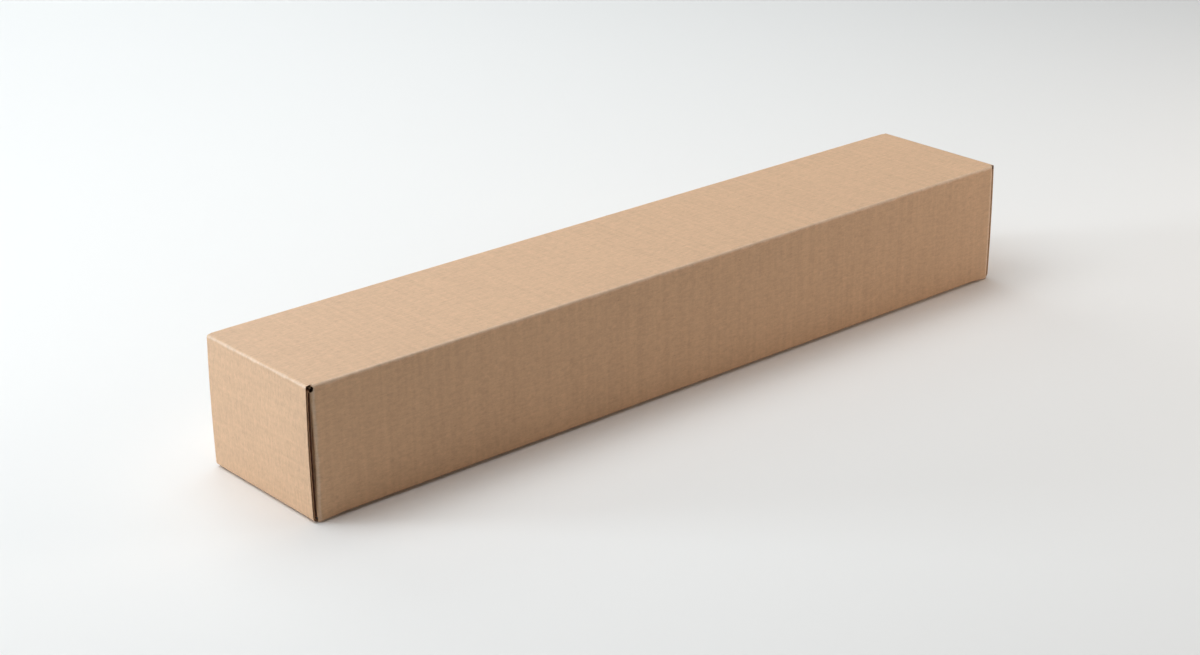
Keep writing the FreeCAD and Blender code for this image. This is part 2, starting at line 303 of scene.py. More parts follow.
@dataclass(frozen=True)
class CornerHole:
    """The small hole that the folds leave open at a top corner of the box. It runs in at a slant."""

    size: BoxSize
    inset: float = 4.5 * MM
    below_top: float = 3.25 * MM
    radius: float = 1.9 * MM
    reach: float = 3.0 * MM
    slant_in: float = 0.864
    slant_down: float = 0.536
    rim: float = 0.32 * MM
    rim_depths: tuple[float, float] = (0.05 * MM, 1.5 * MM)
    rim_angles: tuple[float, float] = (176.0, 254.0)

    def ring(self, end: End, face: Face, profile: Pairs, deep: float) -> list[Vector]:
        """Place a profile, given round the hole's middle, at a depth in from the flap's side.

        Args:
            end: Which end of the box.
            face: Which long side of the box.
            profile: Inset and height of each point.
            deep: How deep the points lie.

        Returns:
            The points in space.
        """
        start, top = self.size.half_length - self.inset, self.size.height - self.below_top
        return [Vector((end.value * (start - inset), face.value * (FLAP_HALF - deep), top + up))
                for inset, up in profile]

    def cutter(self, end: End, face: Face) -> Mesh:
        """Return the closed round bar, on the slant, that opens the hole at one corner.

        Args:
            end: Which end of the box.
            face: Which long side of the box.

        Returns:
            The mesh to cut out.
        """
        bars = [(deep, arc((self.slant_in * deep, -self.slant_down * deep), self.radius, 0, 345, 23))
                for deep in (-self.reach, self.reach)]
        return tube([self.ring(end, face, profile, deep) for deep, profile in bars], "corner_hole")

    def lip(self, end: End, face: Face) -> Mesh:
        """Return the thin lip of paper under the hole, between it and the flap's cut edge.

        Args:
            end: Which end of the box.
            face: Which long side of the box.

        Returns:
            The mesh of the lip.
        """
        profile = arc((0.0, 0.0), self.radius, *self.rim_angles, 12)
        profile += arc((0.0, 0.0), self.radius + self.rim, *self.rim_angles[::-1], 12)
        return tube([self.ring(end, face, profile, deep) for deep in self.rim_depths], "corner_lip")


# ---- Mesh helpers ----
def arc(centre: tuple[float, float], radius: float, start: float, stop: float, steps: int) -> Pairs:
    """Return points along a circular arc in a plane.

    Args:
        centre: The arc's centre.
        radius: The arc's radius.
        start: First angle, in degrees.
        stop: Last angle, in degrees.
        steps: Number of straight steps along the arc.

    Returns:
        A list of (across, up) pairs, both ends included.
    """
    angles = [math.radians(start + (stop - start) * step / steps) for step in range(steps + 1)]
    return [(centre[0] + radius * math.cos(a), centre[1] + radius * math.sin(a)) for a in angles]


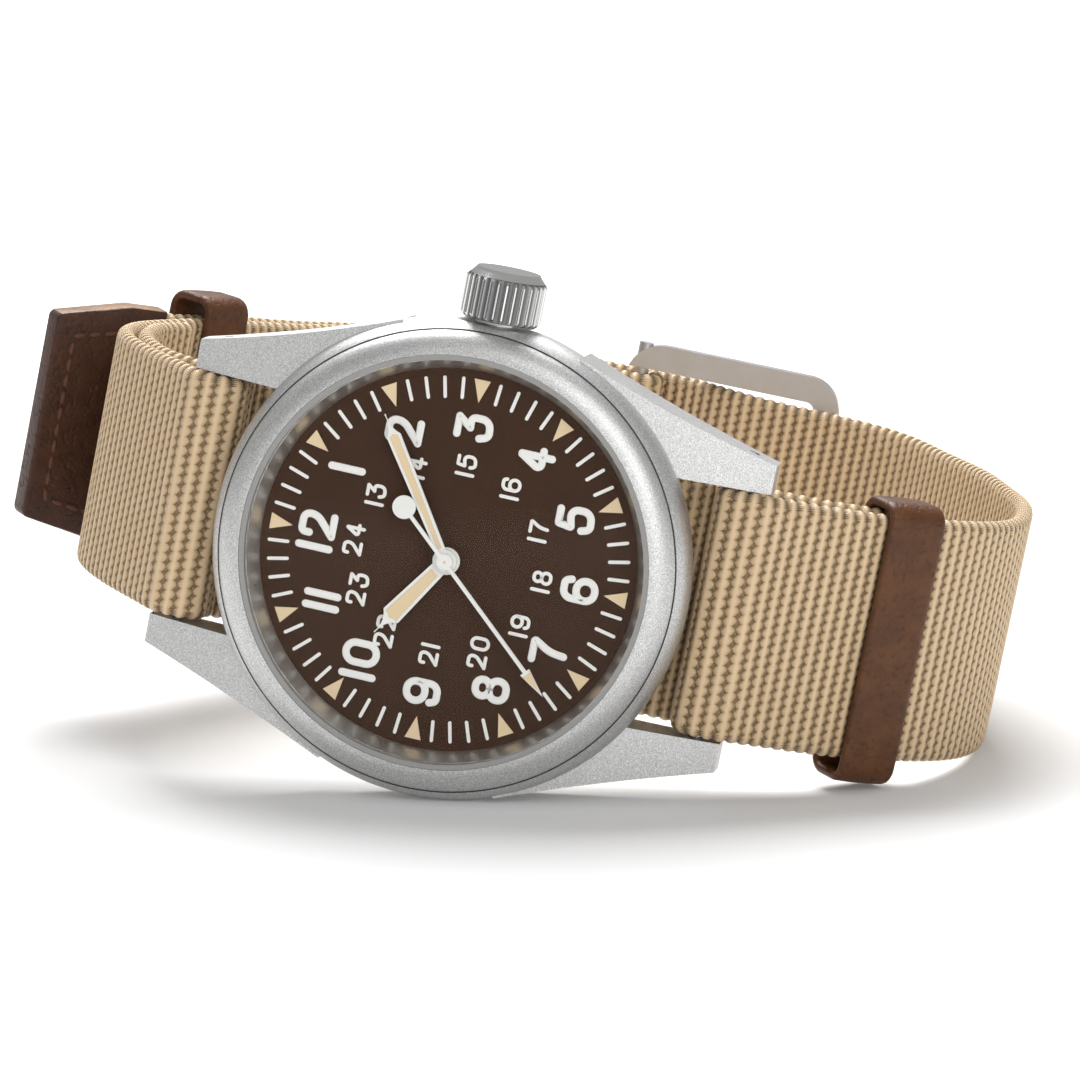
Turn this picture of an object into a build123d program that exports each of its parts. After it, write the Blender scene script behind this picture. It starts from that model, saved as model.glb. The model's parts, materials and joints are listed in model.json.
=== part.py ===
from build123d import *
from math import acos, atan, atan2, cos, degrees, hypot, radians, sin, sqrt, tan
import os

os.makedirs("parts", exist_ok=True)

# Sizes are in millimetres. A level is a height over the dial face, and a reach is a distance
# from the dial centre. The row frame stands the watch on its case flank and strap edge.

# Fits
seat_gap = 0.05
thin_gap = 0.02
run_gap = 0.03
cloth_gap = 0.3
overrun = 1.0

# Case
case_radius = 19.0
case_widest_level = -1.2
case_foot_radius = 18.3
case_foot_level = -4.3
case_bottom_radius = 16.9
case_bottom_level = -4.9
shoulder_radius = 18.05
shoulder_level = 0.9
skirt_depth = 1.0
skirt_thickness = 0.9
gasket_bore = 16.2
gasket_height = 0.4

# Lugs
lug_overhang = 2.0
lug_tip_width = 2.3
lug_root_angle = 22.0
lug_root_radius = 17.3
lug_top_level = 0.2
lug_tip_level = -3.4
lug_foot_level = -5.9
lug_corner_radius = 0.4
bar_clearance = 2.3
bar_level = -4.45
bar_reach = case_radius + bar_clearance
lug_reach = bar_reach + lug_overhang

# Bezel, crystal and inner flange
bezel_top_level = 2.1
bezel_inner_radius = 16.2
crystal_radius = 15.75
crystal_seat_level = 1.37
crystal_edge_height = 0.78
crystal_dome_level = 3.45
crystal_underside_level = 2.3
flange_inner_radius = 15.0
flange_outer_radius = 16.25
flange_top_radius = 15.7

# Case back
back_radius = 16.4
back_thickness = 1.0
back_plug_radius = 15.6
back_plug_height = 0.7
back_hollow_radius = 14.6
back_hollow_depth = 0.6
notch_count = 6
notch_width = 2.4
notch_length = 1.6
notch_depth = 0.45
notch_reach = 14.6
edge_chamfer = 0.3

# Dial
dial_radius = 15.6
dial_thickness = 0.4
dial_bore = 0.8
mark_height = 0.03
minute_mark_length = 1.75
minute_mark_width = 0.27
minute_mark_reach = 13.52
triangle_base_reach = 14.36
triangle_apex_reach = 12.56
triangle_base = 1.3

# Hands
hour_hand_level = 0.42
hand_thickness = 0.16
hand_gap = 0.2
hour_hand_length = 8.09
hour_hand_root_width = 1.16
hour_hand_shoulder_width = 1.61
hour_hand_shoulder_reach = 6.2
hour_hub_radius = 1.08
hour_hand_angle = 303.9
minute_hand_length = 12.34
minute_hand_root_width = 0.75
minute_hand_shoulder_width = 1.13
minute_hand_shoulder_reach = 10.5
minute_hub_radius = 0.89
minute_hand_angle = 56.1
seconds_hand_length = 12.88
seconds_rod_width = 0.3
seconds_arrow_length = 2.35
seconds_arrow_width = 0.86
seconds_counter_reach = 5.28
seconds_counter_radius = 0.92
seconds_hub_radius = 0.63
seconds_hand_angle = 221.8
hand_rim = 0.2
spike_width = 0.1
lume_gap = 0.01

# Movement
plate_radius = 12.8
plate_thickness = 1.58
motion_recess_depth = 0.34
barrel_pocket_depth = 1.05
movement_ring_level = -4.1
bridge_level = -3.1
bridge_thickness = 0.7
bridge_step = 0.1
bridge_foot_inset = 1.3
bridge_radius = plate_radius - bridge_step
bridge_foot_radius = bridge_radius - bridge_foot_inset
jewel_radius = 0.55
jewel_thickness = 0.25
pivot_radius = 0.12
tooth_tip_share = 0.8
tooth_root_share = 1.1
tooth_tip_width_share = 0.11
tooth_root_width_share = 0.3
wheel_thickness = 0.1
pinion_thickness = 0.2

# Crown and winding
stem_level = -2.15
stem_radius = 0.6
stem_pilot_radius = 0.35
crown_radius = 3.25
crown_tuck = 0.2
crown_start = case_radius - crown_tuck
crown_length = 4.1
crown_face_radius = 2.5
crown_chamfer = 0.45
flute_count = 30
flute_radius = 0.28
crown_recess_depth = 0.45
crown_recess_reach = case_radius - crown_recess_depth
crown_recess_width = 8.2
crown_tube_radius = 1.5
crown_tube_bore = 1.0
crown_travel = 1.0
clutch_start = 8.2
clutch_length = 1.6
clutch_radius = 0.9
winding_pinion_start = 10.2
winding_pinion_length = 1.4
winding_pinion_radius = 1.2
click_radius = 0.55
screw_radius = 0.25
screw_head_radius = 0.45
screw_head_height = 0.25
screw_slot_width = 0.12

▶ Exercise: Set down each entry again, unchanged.

▶ Result of the task:
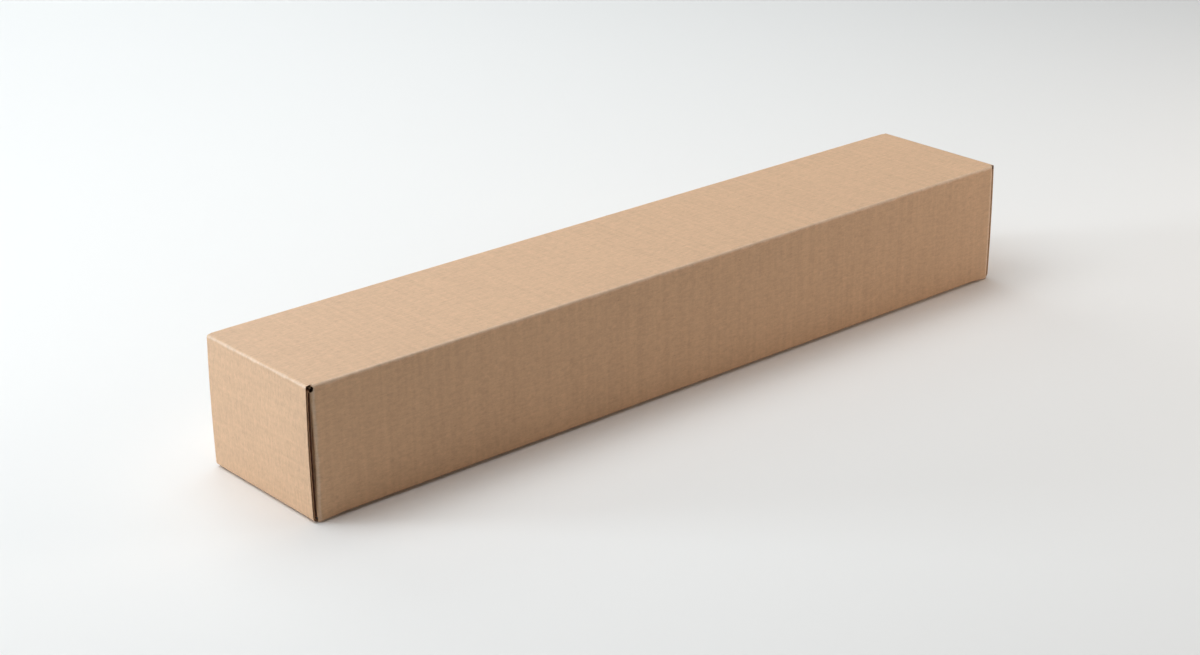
Keep writing the FreeCAD and Blender code for this image. This is part 2, starting at line 303 of scene.py. More parts follow.
@dataclass(frozen=True)
class CornerHole:
    """The small hole that the folds leave open at a top corner of the box. It runs in at a slant."""

    size: BoxSize
    inset: float = 4.5 * MM
    below_top: float = 3.25 * MM
    radius: float = 1.9 * MM
    reach: float = 3.0 * MM
    slant_in: float = 0.864
    slant_down: float = 0.536
    rim: float = 0.32 * MM
    rim_depths: tuple[float, float] = (0.05 * MM, 1.5 * MM)
    rim_angles: tuple[float, float] = (176.0, 254.0)

    def ring(self, end: End, face: Face, profile: Pairs, deep: float) -> list[Vector]:
        """Place a profile, given round the hole's middle, at a depth in from the flap's side.

        Args:
            end: Which end of the box.
            face: Which long side of the box.
            profile: Inset and height of each point.
            deep: How deep the points lie.

        Returns:
            The points in space.
        """
        start, top = self.size.half_length - self.inset, self.size.height - self.below_top
        return [Vector((end.value * (start - inset), face.value * (FLAP_HALF - deep), top + up))
                for inset, up in profile]

    def cutter(self, end: End, face: Face) -> Mesh:
        """Return the closed round bar, on the slant, that opens the hole at one corner.

        Args:
            end: Which end of the box.
            face: Which long side of the box.

        Returns:
            The mesh to cut out.
        """
        bars = [(deep, arc((self.slant_in * deep, -self.slant_down * deep), self.radius, 0, 345, 23))
                for deep in (-self.reach, self.reach)]
        return tube([self.ring(end, face, profile, deep) for deep, profile in bars], "corner_hole")

    def lip(self, end: End, face: Face) -> Mesh:
        """Return the thin lip of paper under the hole, between it and the flap's cut edge.

        Args:
            end: Which end of the box.
            face: Which long side of the box.

        Returns:
            The mesh of the lip.
        """
        profile = arc((0.0, 0.0), self.radius, *self.rim_angles, 12)
        profile += arc((0.0, 0.0), self.radius + self.rim, *self.rim_angles[::-1], 12)
        return tube([self.ring(end, face, profile, deep) for deep in self.rim_depths], "corner_lip")


# ---- Mesh helpers ----
def arc(centre: tuple[float, float], radius: float, start: float, stop: float, steps: int) -> Pairs:
    """Return points along a circular arc in a plane.

    Args:
        centre: The arc's centre.
        radius: The arc's radius.
        start: First angle, in degrees.
        stop: Last angle, in degrees.
        steps: Number of straight steps along the arc.

    Returns:
        A list of (across, up) pairs, both ends included.
    """
    angles = [math.radians(start + (stop - start) * step / steps) for step in range(steps + 1)]
    return [(centre[0] + radius * math.cos(a), centre[1] + radius * math.sin(a)) for a in angles]


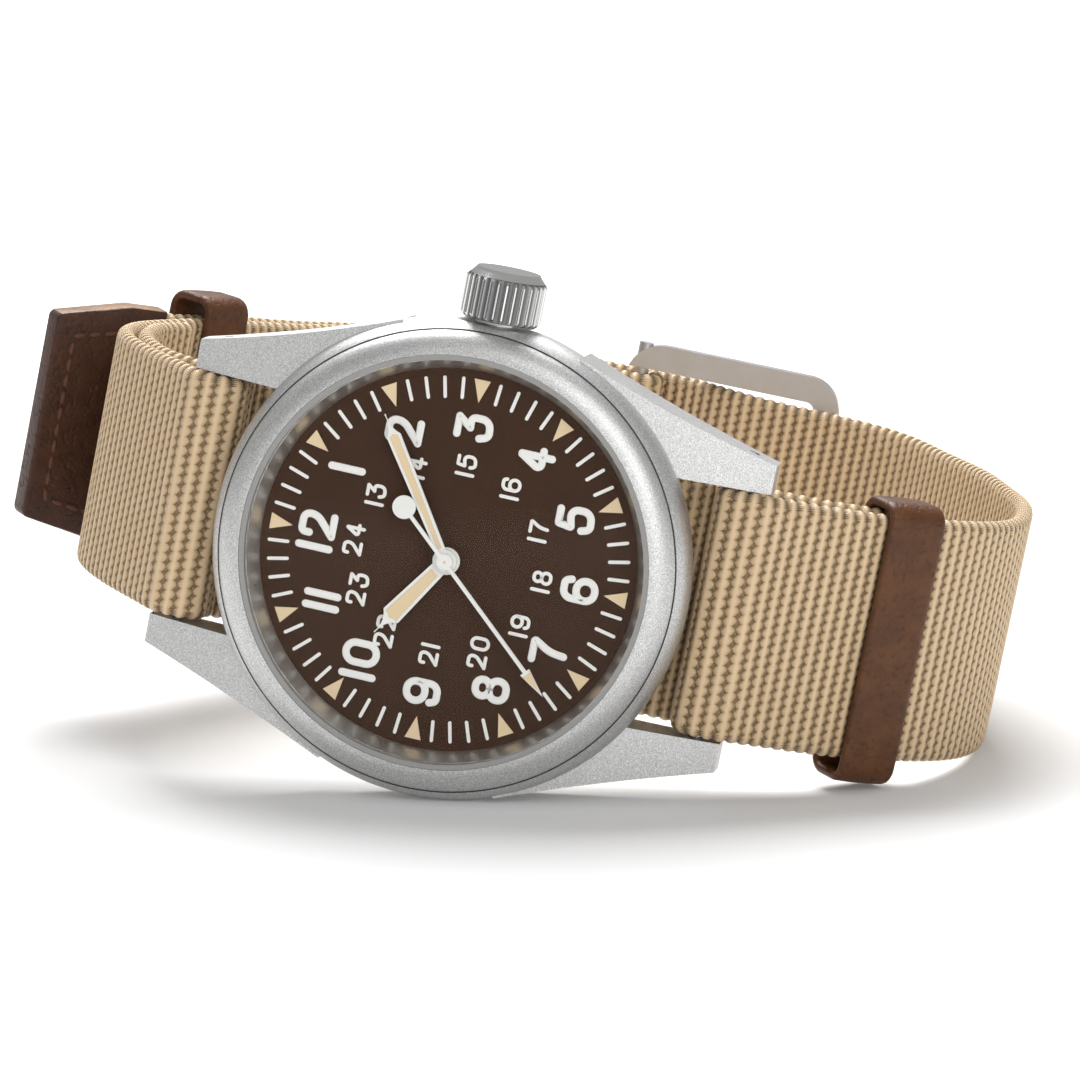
Turn this picture of an object into a build123d program that exports each of its parts. After it, write the Blender scene script behind this picture. It starts from that model, saved as model.glb. The model's parts, materials and joints are listed in model.json.
=== part.py ===
from build123d import *
from math import acos, atan, atan2, cos, degrees, hypot, radians, sin, sqrt, tan
import os

os.makedirs("parts", exist_ok=True)

# Sizes are in millimetres. A level is a height over the dial face, and a reach is a distance
# from the dial centre. The row frame stands the watch on its case flank and strap edge.

# Fits
seat_gap = 0.05
thin_gap = 0.02
run_gap = 0.03
cloth_gap = 0.3
overrun = 1.0

# Case
case_radius = 19.0
case_widest_level = -1.2
case_foot_radius = 18.3
case_foot_level = -4.3
case_bottom_radius = 16.9
case_bottom_level = -4.9
shoulder_radius = 18.05
shoulder_level = 0.9
skirt_depth = 1.0
skirt_thickness = 0.9
gasket_bore = 16.2
gasket_height = 0.4

# Lugs
lug_overhang = 2.0
lug_tip_width = 2.3
lug_root_angle = 22.0
lug_root_radius = 17.3
lug_top_level = 0.2
lug_tip_level = -3.4
lug_foot_level = -5.9
lug_corner_radius = 0.4
bar_clearance = 2.3
bar_level = -4.45
bar_reach = case_radius + bar_clearance
lug_reach = bar_reach + lug_overhang

# Bezel, crystal and inner flange
bezel_top_level = 2.1
bezel_inner_radius = 16.2
crystal_radius = 15.75
crystal_seat_level = 1.37
crystal_edge_height = 0.78
crystal_dome_level = 3.45
crystal_underside_level = 2.3
flange_inner_radius = 15.0
flange_outer_radius = 16.25
flange_top_radius = 15.7

# Case back
back_radius = 16.4
back_thickness = 1.0
back_plug_radius = 15.6
back_plug_height = 0.7
back_hollow_radius = 14.6
back_hollow_depth = 0.6
notch_count = 6
notch_width = 2.4
notch_length = 1.6
notch_depth = 0.45
notch_reach = 14.6
edge_chamfer = 0.3

# Dial
dial_radius = 15.6
dial_thickness = 0.4
dial_bore = 0.8
mark_height = 0.03
minute_mark_length = 1.75
minute_mark_width = 0.27
minute_mark_reach = 13.52
triangle_base_reach = 14.36
triangle_apex_reach = 12.56
triangle_base = 1.3

# Hands
hour_hand_level = 0.42
hand_thickness = 0.16
hand_gap = 0.2
hour_hand_length = 8.09
hour_hand_root_width = 1.16
hour_hand_shoulder_width = 1.61
hour_hand_shoulder_reach = 6.2
hour_hub_radius = 1.08
hour_hand_angle = 303.9
minute_hand_length = 12.34
minute_hand_root_width = 0.75
minute_hand_shoulder_width = 1.13
minute_hand_shoulder_reach = 10.5
minute_hub_radius = 0.89
minute_hand_angle = 56.1
seconds_hand_length = 12.88
seconds_rod_width = 0.3
seconds_arrow_length = 2.35
seconds_arrow_width = 0.86
seconds_counter_reach = 5.28
seconds_counter_radius = 0.92
seconds_hub_radius = 0.63
seconds_hand_angle = 221.8
hand_rim = 0.2
spike_width = 0.1
lume_gap = 0.01

# Movement
plate_radius = 12.8
plate_thickness = 1.58
motion_recess_depth = 0.34
barrel_pocket_depth = 1.05
movement_ring_level = -4.1
bridge_level = -3.1
bridge_thickness = 0.7
bridge_step = 0.1
bridge_foot_inset = 1.3
bridge_radius = plate_radius - bridge_step
bridge_foot_radius = bridge_radius - bridge_foot_inset
jewel_radius = 0.55
jewel_thickness = 0.25
pivot_radius = 0.12
tooth_tip_share = 0.8
tooth_root_share = 1.1
tooth_tip_width_share = 0.11
tooth_root_width_share = 0.3
wheel_thickness = 0.1
pinion_thickness = 0.2

# Crown and winding
stem_level = -2.15
stem_radius = 0.6
stem_pilot_radius = 0.35
crown_radius = 3.25
crown_tuck = 0.2
crown_start = case_radius - crown_tuck
crown_length = 4.1
crown_face_radius = 2.5
crown_chamfer = 0.45
flute_count = 30
flute_radius = 0.28
crown_recess_depth = 0.45
crown_recess_reach = case_radius - crown_recess_depth
crown_recess_width = 8.2
crown_tube_radius = 1.5
crown_tube_bore = 1.0
crown_travel = 1.0
clutch_start = 8.2
clutch_length = 1.6
clutch_radius = 0.9
winding_pinion_start = 10.2
winding_pinion_length = 1.4
winding_pinion_radius = 1.2
click_radius = 0.55
screw_radius = 0.25
screw_head_radius = 0.45
screw_head_height = 0.25
screw_slot_width = 0.12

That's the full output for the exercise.